One of the organisers and afterward a historian of the Red Guard, Malakhovsky, insists that it was the armed workers in distinction to the semi-passive garrison which showed initiative, determination and endurance in the insurrection. “The Red Guard detachments during the October revolution,” he writes, “occupied the governmental institutions, the Post Office, the telegraph, and they were in the front rank during the battles, etc. ...” All that is indubitable. It is not difficult to understand, however, that if the Red Guard was able to simply “occupy” these institutions, that is only because the garrison was at one with them; it supported or at least did not hinder them. This decided the fate of the insurrection.

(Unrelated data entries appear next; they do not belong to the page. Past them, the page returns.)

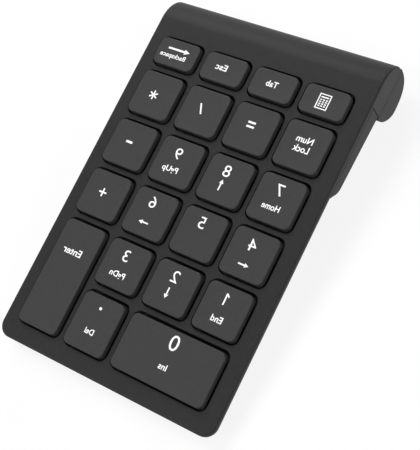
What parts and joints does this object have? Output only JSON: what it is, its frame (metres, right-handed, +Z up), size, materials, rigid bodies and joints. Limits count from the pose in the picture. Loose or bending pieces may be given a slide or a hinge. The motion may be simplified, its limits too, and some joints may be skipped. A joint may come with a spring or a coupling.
{
  "type": "numeric keypad",
  "caption": "Slim wireless numeric keypad with low flat keys, a battery tube along its rear edge that tilts it, and rubber feet.",
  "frame": {"origin": "centre of the overall box in plan, on the surface that the feet stand on", "axes": "+Z up; +Y from the user towards the battery tube; +X to the right as seen by the user; the deck leans 6.7 degrees towards the user"},
  "size_m": [0.085, 0.132, 0.0214],
  "materials": {
    "cover": "fine moulded texture, charcoal black",
    "keycap": "soft matte, charcoal black",
    "guide": "plain black moulding",
    "knob": "plain black moulding",
    "foot": "matte black rubber",
    "silicone": "translucent pale silicone",
    "film": "printed polyester film",
    "steel": "plain sheet steel",
    "spring_steel": "nickel-plated spring steel",
    "screw": "blackened steel",
    "board": "green solder resist",
    "chip": "black epoxy",
    "cell": "plain wrapped steel can"
  },
  "bodies": {
    "base": {"top_cover": "cover", "bottom_cover": "cover", "key_guide_plate": "guide", "rubber_dome_sheet": "silicone", "membrane_circuit": "film", "steel_base_plate": "steel", "aa_battery": "cell", "battery_spring_contact": "spring_steel", "battery_plate_contact": "spring_steel", "main_board": "board", "controller_chip": "chip", "crystal_can": "spring_steel", "power_switch_body": "spring_steel", "foot_front_left": "foot", "foot_front_right": "foot", "foot_rear_right": "foot", "case_screw_1": "screw", "case_screw_2": "screw", "case_screw_3": "screw", "case_screw_4": "screw", "case_screw_5": "screw", "case_screw_6": "screw"},
    "door": {"battery_door": "cover", "foot_rear_left": "foot"},
    "knob": {"power_switch_knob": "knob"},
    "bar_enter": {"stabilizer_bar_enter": "spring_steel"},
    "bar_0": {"stabilizer_bar_0": "spring_steel"},
    "key_backspace": {"key_backspace": "keycap"},
    "key_escape": {"key_escape": "keycap"},
    "key_tab": {"key_tab": "keycap"},
    "key_calculator": {"key_calculator": "keycap"},
    "key_multiply": {"key_multiply": "keycap"},
    "key_divide": {"key_divide": "keycap"},
    "key_equals": {"key_equals": "keycap"},
    "key_num_lock": {"key_num_lock": "keycap"},
    "key_minus": {"key_minus": "keycap"},
    "key_9": {"key_9": "keycap"},
    "key_8": {"key_8": "keycap"},
    "key_7": {"key_7": "keycap"},
    "key_plus": {"key_plus": "keycap"},
    "key_6": {"key_6": "keycap"},
    "key_5": {"key_5": "keycap"},
    "key_4": {"key_4": "keycap"},
    "key_3": {"key_3": "keycap"},
    "key_2": {"key_2": "keycap"},
    "key_1": {"key_1": "keycap"},
    "key_decimal": {"key_decimal": "keycap"},
    "key_enter": {"key_enter": "keycap"},
    "key_0": {"key_0": "keycap"}
  },
  "joints": [
    {"name": "key_backspace_press", "type": "slide", "parent": "base", "child": "key_backspace", "axis": [0, 0.1167, -0.9932], "range_m": [0, 0.002], "stiffness_N_per_m": 280, "springref_m": -0.0005, "deforming": ["rubber_dome_sheet"]},
    {"name": "key_escape_press", "type": "slide", "parent": "base", "child": "key_escape", "axis": [0, 0.1167, -0.9932], "range_m": [0, 0.002], "stiffness_N_per_m": 280, "springref_m": -0.0005, "deforming": ["rubber_dome_sheet"]},
    {"name": "key_tab_press", "type": "slide", "parent": "base", "child": "key_tab", "axis": [0, 0.1167, -0.9932], "range_m": [0, 0.002], "stiffness_N_per_m": 280, "springref_m": -0.0005, "deforming": ["rubber_dome_sheet"]},
    {"name": "key_calculator_press", "type": "slide", "parent": "base", "child": "key_calculator", "axis": [0, 0.1167, -0.9932], "range_m": [0, 0.002], "stiffness_N_per_m": 280, "springref_m": -0.0005, "deforming": ["rubber_dome_sheet"]},
    {"name": "key_multiply_press", "type": "slide", "parent": "base", "child": "key_multiply", "axis": [0, 0.1167, -0.9932], "range_m": [0, 0.002], "stiffness_N_per_m": 280, "springref_m": -0.0005, "deforming": ["rubber_dome_sheet"]},
    {"name": "key_divide_press", "type": "slide", "parent": "base", "child": "key_divide", "axis": [0, 0.1167, -0.9932], "range_m": [0, 0.002], "stiffness_N_per_m": 280, "springref_m": -0.0005, "deforming": ["rubber_dome_sheet"]},
    {"name": "key_equals_press", "type": "slide", "parent": "base", "child": "key_equals", "axis": [0, 0.1167, -0.9932], "range_m": [0, 0.002], "stiffness_N_per_m": 280, "springref_m": -0.0005, "deforming": ["rubber_dome_sheet"]},
    {"name": "key_num_lock_press", "type": "slide", "parent": "base", "child": "key_num_lock", "axis": [0, 0.1167, -0.9932], "range_m": [0, 0.002], "stiffness_N_per_m": 280, "springref_m": -0.0005, "deforming": ["rubber_dome_sheet"]},
    {"name": "key_minus_press", "type": "slide", "parent": "base", "child": "key_minus", "axis": [0, 0.1167, -0.9932], "range_m": [0, 0.002], "stiffness_N_per_m": 280, "springref_m": -0.0005, "deforming": ["rubber_dome_sheet"]},
    {"name": "key_9_press", "type": "slide", "parent": "base", "child": "key_9", "axis": [0, 0.1167, -0.9932], "range_m": [0, 0.002], "stiffness_N_per_m": 280, "springref_m": -0.0005, "deforming": ["rubber_dome_sheet"]},
    {"name": "key_8_press", "type": "slide", "parent": "base", "child": "key_8", "axis": [0, 0.1167, -0.9932], "range_m": [0, 0.002], "stiffness_N_per_m": 280, "springref_m": -0.0005, "deforming": ["rubber_dome_sheet"]},
    {"name": "key_7_press", "type": "slide", "parent": "base", "child": "key_7", "axis": [0, 0.1167, -0.9932], "range_m": [0, 0.002], "stiffness_N_per_m": 280, "springref_m": -0.0005, "deforming": ["rubber_dome_sheet"]},
    {"name": "key_plus_press", "type": "slide", "parent": "base", "child": "key_plus", "axis": [0, 0.1167, -0.9932], "range_m": [0, 0.002], "stiffness_N_per_m": 280, "springref_m": -0.0005, "deforming": ["rubber_dome_sheet"]},
    {"name": "key_6_press", "type": "slide", "parent": "base", "child": "key_6", "axis": [0, 0.1167, -0.9932], "range_m": [0, 0.002], "stiffness_N_per_m": 280, "springref_m": -0.0005, "deforming": ["rubber_dome_sheet"]},
    {"name": "key_5_press", "type": "slide", "parent": "base", "child": "key_5", "axis": [0, 0.1167, -0.9932], "range_m": [0, 0.002], "stiffness_N_per_m": 280, "springref_m": -0.0005, "deforming": ["rubber_dome_sheet"]},
    {"name": "key_4_press", "type": "slide", "parent": "base", "child": "key_4", "axis": [0, 0.1167, -0.9932], "range_m": [0, 0.002], "stiffness_N_per_m": 280, "springref_m": -0.0005, "deforming": ["rubber_dome_sheet"]},
    {"name": "key_3_press", "type": "slide", "parent": "base", "child": "key_3", "axis": [0, 0.1167, -0.9932], "range_m": [0, 0.002], "stiffness_N_per_m": 280, "springref_m": -0.0005, "deforming": ["rubber_dome_sheet"]},
    {"name": "key_2_press", "type": "slide", "parent": "base", "child": "key_2", "axis": [0, 0.1167, -0.9932], "range_m": [0, 0.002], "stiffness_N_per_m": 280, "springref_m": -0.0005, "deforming": ["rubber_dome_sheet"]},
    {"name": "key_1_press", "type": "slide", "parent": "base", "child": "key_1", "axis": [0, 0.1167, -0.9932], "range_m": [0, 0.002], "stiffness_N_per_m": 280, "springref_m": -0.0005, "deforming": ["rubber_dome_sheet"]},
    {"name": "key_decimal_press", "type": "slide", "parent": "base", "child": "key_decimal", "axis": [0, 0.1167, -0.9932], "range_m": [0, 0.002], "stiffness_N_per_m": 280, "springref_m": -0.0005, "deforming": ["rubber_dome_sheet"]},
    {"name": "key_enter_press", "type": "slide", "parent": "base", "child": "key_enter", "axis": [0, 0.1167, -0.9932], "range_m": [0, 0.002], "stiffness_N_per_m": 280, "springref_m": -0.0005, "deforming": ["rubber_dome_sheet"]},
    {"name": "key_0_press", "type": "slide", "parent": "base", "child": "key_0", "axis": [0, 0.1167, -0.9932], "range_m": [0, 0.002], "stiffness_N_per_m": 280, "springref_m": -0.0005, "deforming": ["rubber_dome_sheet"]},
    {"name": "stabilizer_bar_enter_turn", "type": "hinge", "parent": "base", "child": "bar_enter", "pos_m": [-0.0237, -0.04037, 0.00705], "axis": [0, -0.9932, -0.1167], "range_deg": [0, 16.6]},
    {"name": "stabilizer_bar_0_turn", "type": "hinge", "parent": "base", "child": "bar_0", "pos_m": [0.0186, -0.04469, 0.00654], "axis": [1, 0, 0], "range_deg": [0, 16.6]},
    {"name": "battery_door_slide", "type": "slide", "parent": "base", "child": "door", "axis": [-1, 0, 0], "range_m": [0, 0.062]},
    {"name": "power_switch_slide", "type": "slide", "parent": "base", "child": "knob", "axis": [1, 0, 0], "range_m": [0, 0.003]}
  ],
  "couplings": [
    {"joint": "stabilizer_bar_enter_turn", "follows": "key_enter_press", "rad_per_m": 143.35},
    {"joint": "stabilizer_bar_0_turn", "follows": "key_0_press", "rad_per_m": 143.35}
  ]
}
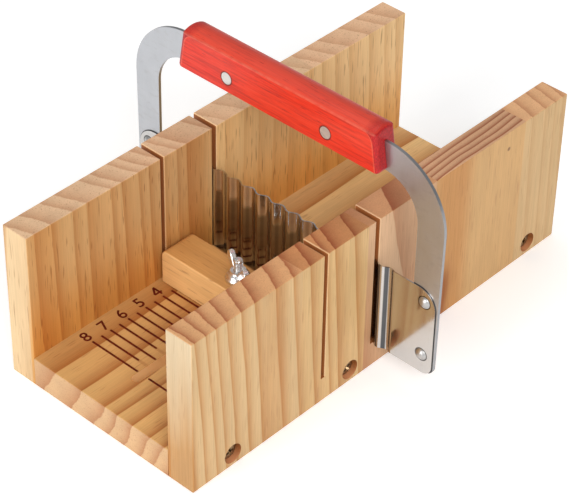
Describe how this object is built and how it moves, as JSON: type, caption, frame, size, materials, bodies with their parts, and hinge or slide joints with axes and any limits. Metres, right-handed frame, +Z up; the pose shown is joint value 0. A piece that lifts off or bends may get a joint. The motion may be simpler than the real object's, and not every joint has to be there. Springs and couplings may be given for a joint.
{
  "type": "soap cutter",
  "caption": "Wooden soap cutter: open slotted box with a sliding clamped stop, and a wavy steel blade on a bow with a grip that drops into the slots.",
  "frame": {"origin": "middle of the box's underside", "axes": "+X along the box from the scale end to the open loaf end, +Y to the wall beside the scale's numerals, +Z up"},
  "size_m": [0.224, 0.1676, 0.1194],
  "materials": {
    "pine": "sanded pine, unvarnished",
    "stop_wood": "fine sanded wood",
    "red_wood": "red stain under satin lacquer",
    "satin_steel": "satin stainless strip",
    "polished_steel": "polished stainless sheet",
    "rivet_steel": "polished",
    "zinc_steel": "bright zinc plate",
    "screw_steel": "zinc plate"
  },
  "bodies": {
    "box": {"floor_board": "pine", "near_wall": "pine", "far_wall": "pine", "near_screw_1": "screw_steel", "near_screw_2": "screw_steel", "near_screw_3": "screw_steel", "far_screw_1": "screw_steel", "far_screw_2": "screw_steel", "far_screw_3": "screw_steel"},
    "stop": {"stop_block": "stop_wood", "stop_bolt": "zinc_steel"},
    "nut": {"wing_nut": "zinc_steel"},
    "cutter": {"cutter_blade": "polished_steel", "cutter_bow": "satin_steel", "cutter_handle": "red_wood", "near_handle_pin": "rivet_steel", "far_handle_pin": "rivet_steel", "near_upper_rivet": "rivet_steel", "near_lower_rivet": "rivet_steel", "far_upper_rivet": "rivet_steel", "far_lower_rivet": "rivet_steel"}
  },
  "joints": [
    {"name": "stop_slide", "type": "slide", "parent": "box", "child": "stop", "axis": [1, 0, 0], "range_m": [-0.05635, 0.0137]},
    {"name": "wing_nut_turn", "type": "hinge", "parent": "stop", "child": "nut", "pos_m": [-0.0337, 0, 0.036], "axis": [0, 0, 1], "range_deg": [0, 360]},
    {"name": "cutter_lift", "type": "slide", "parent": "box", "child": "cutter", "axis": [0, 0, 1], "range_m": [0, 0.08]}
  ]
}
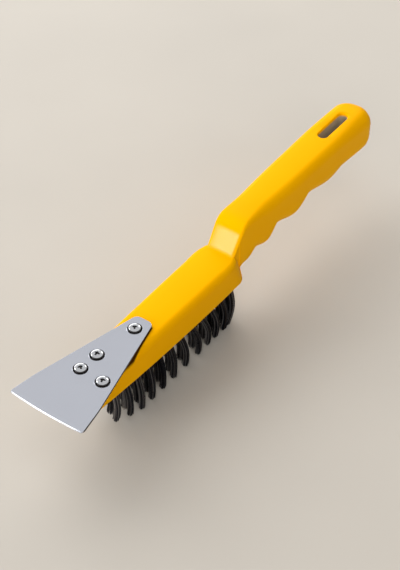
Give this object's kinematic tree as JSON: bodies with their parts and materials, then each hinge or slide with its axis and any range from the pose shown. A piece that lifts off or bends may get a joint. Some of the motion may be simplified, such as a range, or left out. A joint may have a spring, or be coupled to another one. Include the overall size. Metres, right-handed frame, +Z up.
{
  "type": "wire brush",
  "caption": "Hand wire brush: moulded plastic block with a stepped grip and hang slot, rows of wire tufts below, and a flat steel scraper blade screwed to the nose.",
  "frame": {"origin": "centre of the bounding box seen from above, at the level of the tuft tips that the brush stands on", "axes": "+X from the scraper blade towards the grip's end, +Y across the rows of tufts, +Z up, away from the tips"},
  "size_m": [0.2888, 0.0446, 0.0625],
  "materials": {
    "yellow_plastic": "smooth moulded plastic, satin to semi-gloss",
    "blade_steel": "fine polished sheet steel",
    "screw_steel": "bright zinc plated",
    "tuft_wire": "dark, lightly oiled drawn wire"
  },
  "bodies": {
    "root": {"handle_body": "yellow_plastic", "scraper_blade": "blade_steel", "blade_screw_1": "screw_steel", "blade_screw_2": "screw_steel", "blade_screw_3": "screw_steel", "blade_screw_4": "screw_steel", "wire_tuft_01_a": "tuft_wire", "wire_tuft_01_b": "tuft_wire", "wire_tuft_01_c": "tuft_wire", "wire_tuft_01_d": "tuft_wire", "wire_tuft_02_a": "tuft_wire", "wire_tuft_02_b": "tuft_wire", "wire_tuft_02_c": "tuft_wire", "wire_tuft_02_d": "tuft_wire", "wire_tuft_03_a": "tuft_wire", "wire_tuft_03_b": "tuft_wire", "wire_tuft_03_c": "tuft_wire", "wire_tuft_03_d": "tuft_wire", "wire_tuft_04_a": "tuft_wire", "wire_tuft_04_b": "tuft_wire", "wire_tuft_04_c": "tuft_wire", "wire_tuft_04_d": "tuft_wire", "wire_tuft_05_a": "tuft_wire", "wire_tuft_05_b": "tuft_wire", "wire_tuft_05_c": "tuft_wire", "wire_tuft_05_d": "tuft_wire", "wire_tuft_06_a": "tuft_wire", "wire_tuft_06_b": "tuft_wire", "wire_tuft_06_c": "tuft_wire", "wire_tuft_06_d": "tuft_wire", "wire_tuft_07_a": "tuft_wire", "wire_tuft_07_b": "tuft_wire", "wire_tuft_07_c": "tuft_wire", "wire_tuft_07_d": "tuft_wire", "wire_tuft_08_a": "tuft_wire", "wire_tuft_08_b": "tuft_wire", "wire_tuft_08_c": "tuft_wire", "wire_tuft_08_d": "tuft_wire", "wire_tuft_09_a": "tuft_wire", "wire_tuft_09_b": "tuft_wire", "wire_tuft_09_c": "tuft_wire", "wire_tuft_09_d": "tuft_wire", "wire_tuft_10_a": "tuft_wire", "wire_tuft_10_b": "tuft_wire", "wire_tuft_10_c": "tuft_wire", "wire_tuft_10_d": "tuft_wire", "wire_tuft_11_a": "tuft_wire", "wire_tuft_11_b": "tuft_wire", "wire_tuft_11_c": "tuft_wire", "wire_tuft_11_d": "tuft_wire", "wire_tuft_12_a": "tuft_wire", "wire_tuft_12_b": "tuft_wire", "wire_tuft_12_c": "tuft_wire", "wire_tuft_12_d": "tuft_wire"}
  },
  "joints": []
}
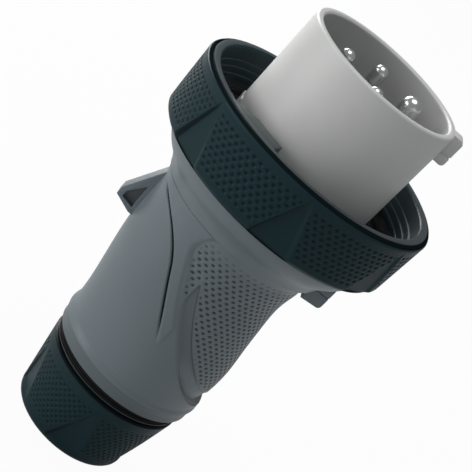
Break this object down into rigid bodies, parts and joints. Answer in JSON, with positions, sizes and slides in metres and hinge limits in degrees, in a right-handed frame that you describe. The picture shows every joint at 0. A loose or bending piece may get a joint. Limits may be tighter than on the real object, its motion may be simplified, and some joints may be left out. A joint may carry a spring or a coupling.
{
  "type": "industrial plug",
  "caption": "Round pin-and-sleeve industrial plug with guide key, bayonet locking ring, textured grip housing and screwed cable gland.",
  "frame": {"origin": "on the main axis, on the surface that the gland nut stands on", "axes": "+Z along the main axis to the plug's mouth, +X to the guide key and earth pin, -X to the lug"},
  "size_m": [0.0922, 0.0922, 0.165],
  "materials": {
    "housing": "satin moulded, fine grain",
    "dark": "satin moulded, dark blue-green grey",
    "sleeve": "satin moulded, light grey",
    "rubber": "matt black",
    "carrier": "matt glass-filled moulding",
    "gland_white": "matt",
    "washer": "satin",
    "pin_metal": "nickel plate, bright",
    "screw_metal": "zinc plate"
  },
  "bodies": {
    "plug_body": {"rear_housing": "housing", "front_collar": "housing", "sleeve": "sleeve", "gland_gasket": "rubber", "cable_grommet": "rubber", "spigot_seal": "rubber", "flange_seal": "rubber", "mouth_seal": "rubber", "contact_block": "carrier", "pin_retainer": "carrier", "slip_washer": "gland_white", "clamp_cage": "gland_white", "gland_washer": "washer", "pin_earth": "pin_metal", "pin_l1": "pin_metal", "pin_l2": "pin_metal", "pin_l3": "pin_metal", "terminal_screws": "screw_metal", "carrier_screws": "screw_metal"},
    "ring_body": {"locking_ring": "dark"},
    "nut_body": {"gland_nut": "dark"}
  },
  "joints": [
    {"name": "ring_turn", "type": "hinge", "parent": "plug_body", "child": "ring_body", "pos_m": [0, 0, 0.122], "axis": [0, 0, 1], "range_deg": [0, 45]},
    {"name": "nut_turn", "type": "hinge", "parent": "plug_body", "child": "nut_body", "pos_m": [0.0034, 0, 0.014], "axis": [0, 0, 1], "range_deg": [-360, 0]}
  ]
}
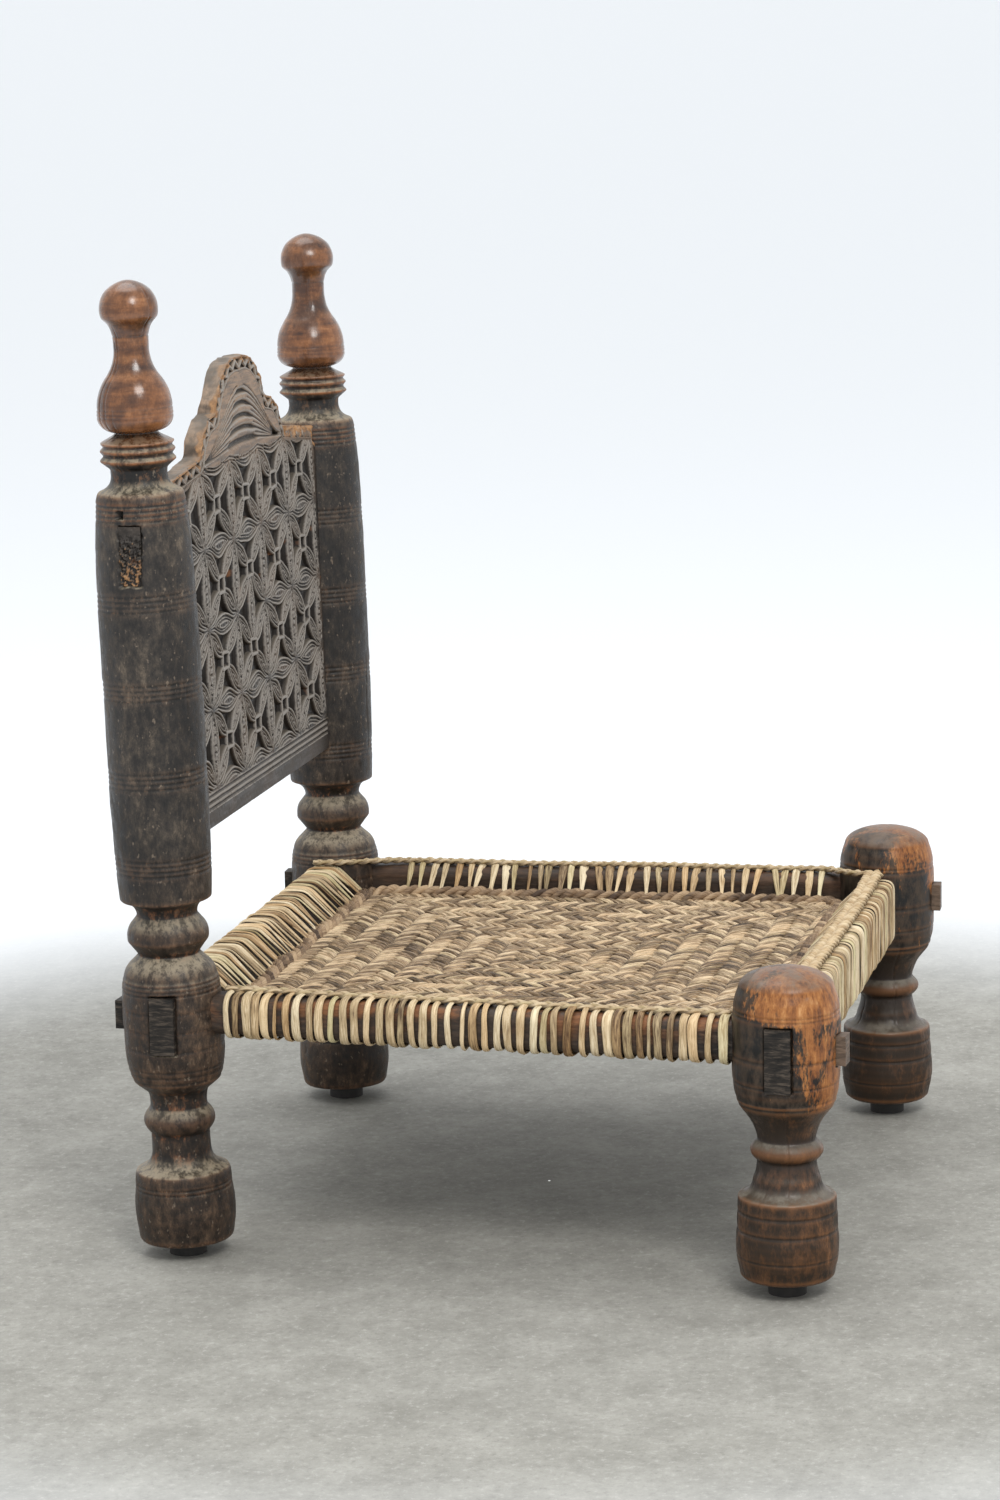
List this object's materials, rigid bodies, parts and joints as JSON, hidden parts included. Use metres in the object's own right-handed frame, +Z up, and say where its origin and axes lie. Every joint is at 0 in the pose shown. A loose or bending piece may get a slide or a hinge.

The very broaching of such a question as who was more important to the insurrection, the soldiers or the workers, shows that we are on so miserably low a theoretic level that there is hardly room for argument. The October revolution was a struggle of the proletariat against the bourgeoisie for power, but the outcome of the struggle was decided in the last analysis by the muzhik. That general schema, which prevailed throughout the country, found its most perfect expression in Petrograd. What here gave the revolution the character of a brief blow with a minimum number of victims, was the combination of a revolutionary conspiracy, a proletarian insurrection, and the struggle of a peasant garrison for self-preservation. The party led the uprising; the principal motive force was the proletariat; the armed detachments of workers were the first of the insurrection; but the heavy-weight peasant garrison decided the outcome of the struggle.

It is upon just this question that a contrasting of the February with the October revolution is most indispensable. On the eve of the overthrow of the monarchy the garrison represented for both sides a great unknown; the soldiers themselves did not yet know how they would react to an insurrection of the workers. Only a general strike could create the necessary arena for mass encounters of the workers with the soldiers, for the trying-out of the soldiers in action, for the coming over of the soldiers to the side of the workers. In this consisted the dramatic content of the five February days.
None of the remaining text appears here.